Here’s the uncomfortable truth: the game’s emotional tone often feels adolescent. Not immature, but distinctly adolescent. A Tumblr-aged melodrama of softboys and pastel trauma. Stylised sadness. Beautiful suffering. It feels trapped in tropes loved by fourteen-year-olds that teenage horror of realizing your parents don’t understand you, and maybe no one does. The sentimental gothic of childhood objects being creepy that seems to have been the fashion of those slightly younger than myself.

For some, that aesthetic is catharsis. For me, it’s trite. And maybe that says more about me than the game. But I worry this story might not grow up before I outgrow it.

That said, there are flashes of something deeper. Themes of powerlessness. About being a co-pilot, or a stowaway, inside someone else’s life. About showing mercy not because it’s rewarded, but because you should. About trying to matter in a story that keeps telling you you don’t. A theme that I'm sure will be properly fleshed out in the final product once every component chapter is released.
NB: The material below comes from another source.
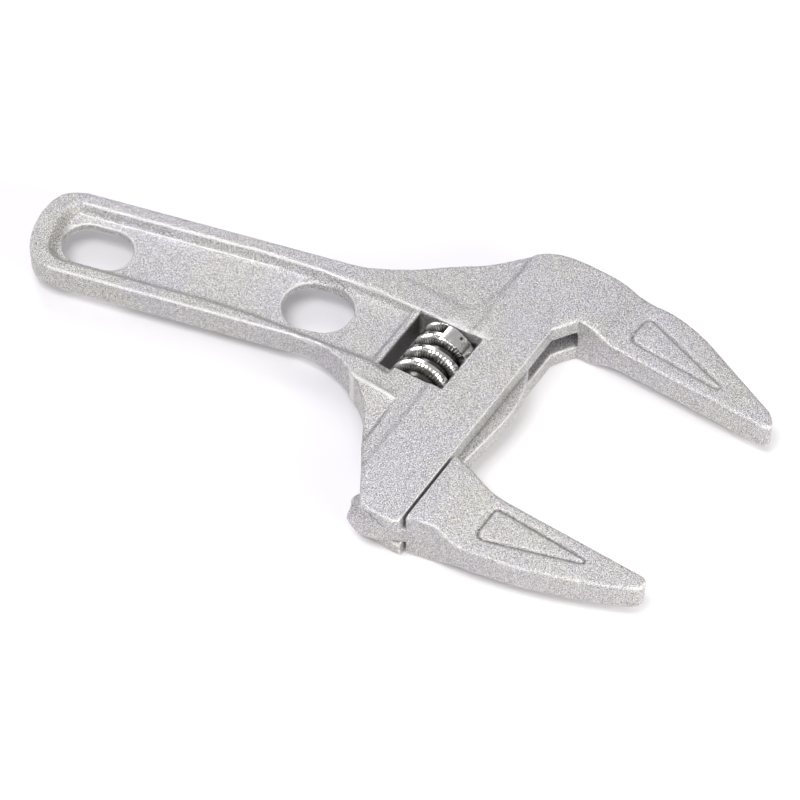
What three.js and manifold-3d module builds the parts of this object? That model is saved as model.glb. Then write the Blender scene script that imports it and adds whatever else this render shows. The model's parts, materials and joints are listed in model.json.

I’m not an UNDERTALE guy. I’m a visitor. A grateful guest. I won’t be replaying the routes or chasing the super bosses. I don’t want to dissect the timeline or theorycraft Kris's soul. I just want to say thanks. For the ride. For the melodies. For the strange, sad, hilarious dream.

It’s a deep shame how much I’ve mentioned UNDERTALE in a review of a different game but from the name alone, DELTARUNE is built as its anagrammatic sibling. Its alternate universe. It will always live in its shadow. Maybe one day they’ll be seen as a pair. But for now, we’re stuck in the present—where one came first and defined the other.

Toby Fox is a great designer. A sharp writer. A megalithic composer. And most of all a person with a pure heart.

I just wish he’d hire a battle designer.